A C++ demonstration/implementation of a type-agnostic markov chain table generator,
together with random sampling to generate similar data (the monte carlo part).
This is designed to be completely agnostic to the data type it represents and generates, and to be very easily extended to handle any custom type.
The concept is as following:
- I have set of data element sequences (e.g. set of words)
- Generate more sequences that are similar (i.e. new words)
Keywords elements and sequences can represent anything, as long as the following is true:
- A sequence can be broken up into elements.
- Elements can be put together to form a sequence.
To extend the code to support your own custom data type T, you only need to
write the logic for sequence->{elements}, and {elements}->sequence
transitions, where elements are of type T.
Random sentence generator
(sequences, elements) = (sentences, words)
Random word generator
(sequences, elements) = (words, letters)
However, by parsing syllables, it could also be:
(sequences, elements) = (words, syllables)
Random arpeggio generator
(sequences, elements) = (arpeggios, music-notes)
N-order: Supports any order (1, 2, ...). This is the size of the N-grams in
each markov chain node. In other words 'N previous elements should matter when
determining the next transition'.
N_init-order: Since many sequences have special starting properties, it is
possible when generating new random data, that the first N_init
elements should match that of an input data sequence.
It is required that 1 <= N_init <= N, although a TODO is to have the lower
bound be 0, at which point the N_init feature becomes a NOP.
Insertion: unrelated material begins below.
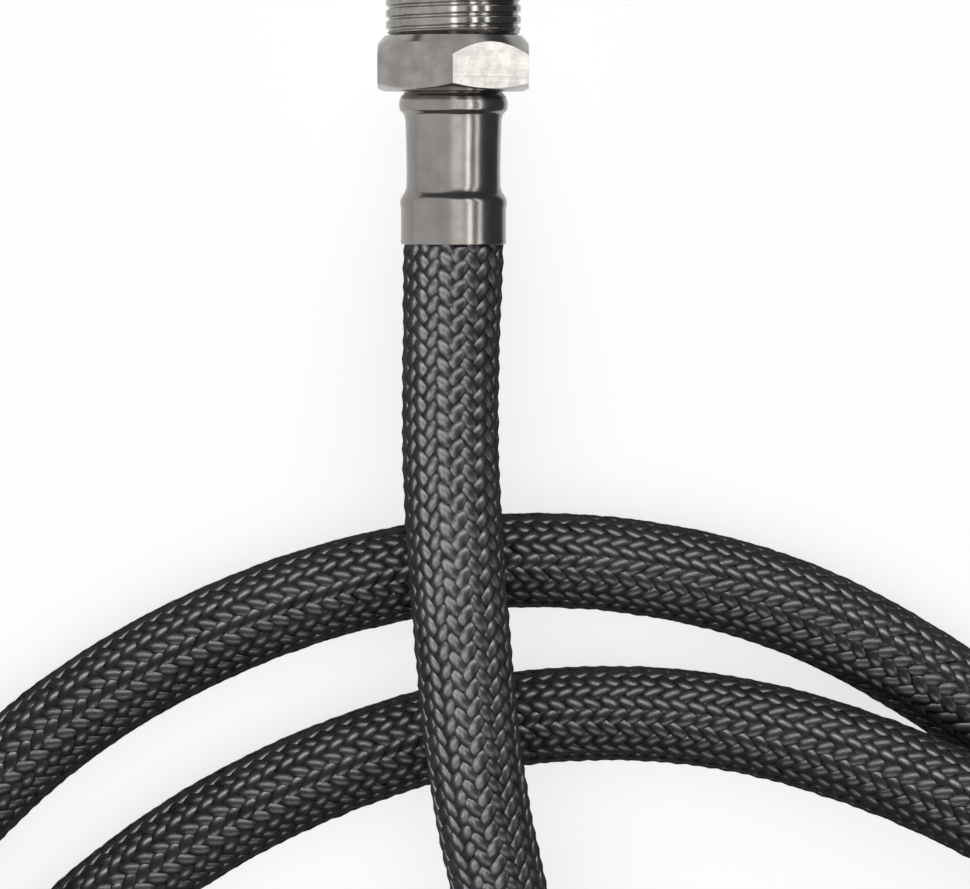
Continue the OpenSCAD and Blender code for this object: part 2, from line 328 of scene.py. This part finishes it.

Assuming fixed average length of input sequences, perparing the markov chain
table from input data is O(K lg K), where K is the number of input
sequences.
Generating a new sequence is O(1) average case.
Requirements: boost headers, can be installed with your favourite package manager, e.g.:
sudo apt-get install libboost-all-dev
The basic example program is a word generator, and can be built with SCons:
First make sure scons will find boost by first calling . scripts/initialize.sh from the root
directory.
After that call scons from the root directory.
To cross-compile for windows, call scons --win64.
See other options with scons --help.
Alternatively:
g++ -o wordgen -std=c++11 -Wall src/wordgen.cpp src/markov/*.cpp \
src/util/*.cpp -Isrc/ -isystem [BOOST_HEADER_PATH]